I am not arguing that the White Rose was a failure because they stuck to leafletting rather than taking up arms against the German state. What I am arguing is that it is sheer delusion to think that nonviolence and pacifism will bring down states like Nazi Germany.

Japanese Textbooks and American Media Hypocrisy

I almost forgot about an event a few nights ago that infuriated me while watching the nightly news (I am one of those people with the extremely annoying habit of talking back to the TV which causes my wife to eject me from the living room on occasion).

I can’t remember which network I was watching, but they ran a short piece about a controversial Japanese history textbook. The textbook is controversial because it whitewashes Japanese war crimes during World War II. Because of the controversy, the publisher has decided to sell the textbook in general bookstores where, according to the BBC it has become a bestseller.

No, that’s not what infuriated me. In fact I’m not certain why this particular book is generating so much controversy since the sort of revisionism it embraces is pretty standard fare in Japanese accounts of World War II.

What infuriated me was the hypocrisy of the network I was watching. In the brief segment about the book, the reporter opens up talking about how many people in Asia believe the book distorts the truth. So what do our intrepid news producers do when they finally give us a full-screen shot of the book’s cover? They used a special lens filter on the camera to bathe the entire screen in red, which had the effect of making the book appear to be covered in blood.

You would think that a news story highlighting how easily truth and history can be distorted would be the last place a news show would want to use such cheap gimmicks, but apparently not. I used to think such predictions were way off the mark, but I have come to agree with people who speculate that we won’t have to be too long before news reports like this begin using music and other techniques to further dramatize (and, yes, inevitably further fictionalize) their stories.

A World War II Urban Legend?

The other day I was surfing the web and came across any essay about whether video games, etc., cause violence. The essay repeated a claim I’d read before. Supposedly the Pentagon commissioned a study which found that only 25 percent of soldiers actually fired their guns at the enemy. As a result, this little anecdote claims, the military actively work on ways to train recruits to overcome their reticence at killing the enemy — a program which bore fruit in Vietnam.

I’ve never seen this so-called study sourced and I am extremely skeptical of its claims. That only 25 percent of those serving in the military actually discharged a weapon during WWII wouldn’t necessarily surprise me, but that it’s implication is that upon encountering the enemy large numbers of American soldiers simply refused to fire back seems to be geared at misconceptions about combat that are exacerbated by media portrayals of war, specifically the war movie.

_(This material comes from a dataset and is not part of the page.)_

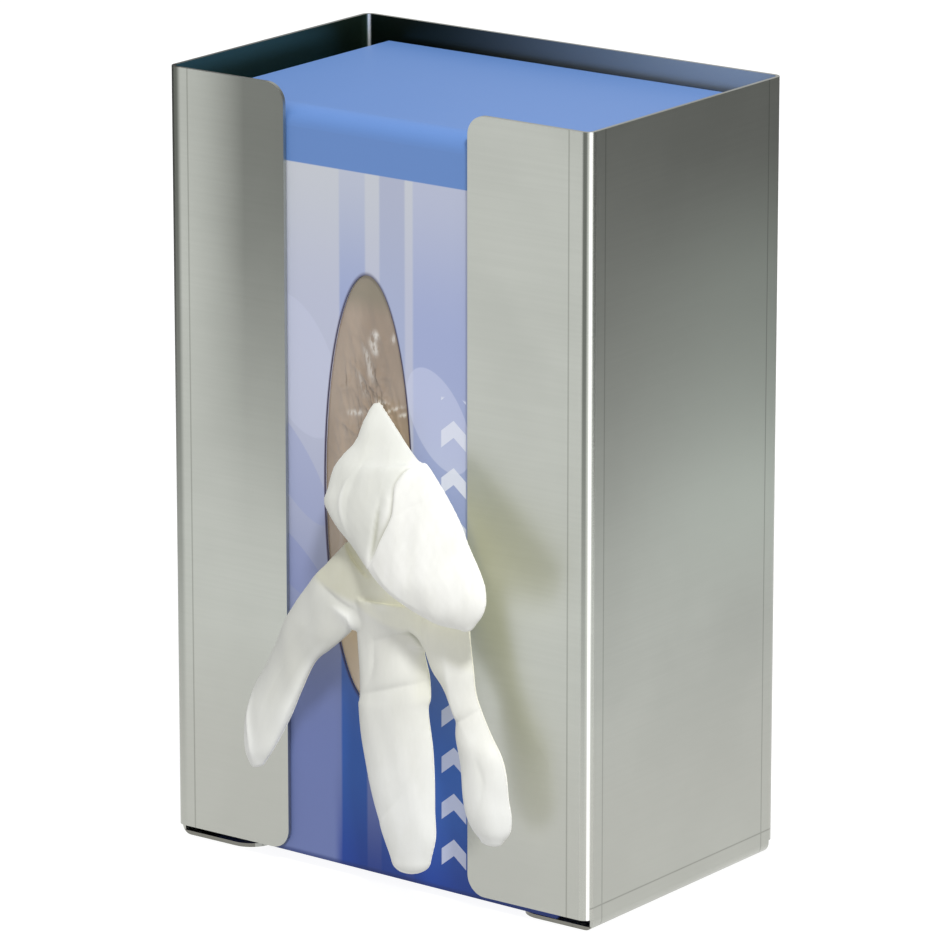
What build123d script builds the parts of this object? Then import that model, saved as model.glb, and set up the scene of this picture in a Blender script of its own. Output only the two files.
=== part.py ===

I’m made even more skeptical by what little I can drum up on the number of rounds fired per enemy casualty in both wars. I couldn’t find any sourced statistics on this either, but the general consensus seems to be that far more rounds were fired per enemy casualty in Vietnam than in World War II — with some folks estimating up to 1 million rounds per dead foe in Vietnam (which, if true, is likely a total of all ordinance rather than total small arms fire). Even for WWII the best estimates I could find were about 50,000 rounds of small arms fire per dead enemy.

One of the major differences between the two wars was the improvement in small arms which made it possible to more accurately aim automatic weapons fire, but even given that based on the information I’ve been able to find, even if soldiers serving in Vietnam were more trigger happy than those serving in World War II, the only net effect seems to have been that they used up ammunition at a greater rate.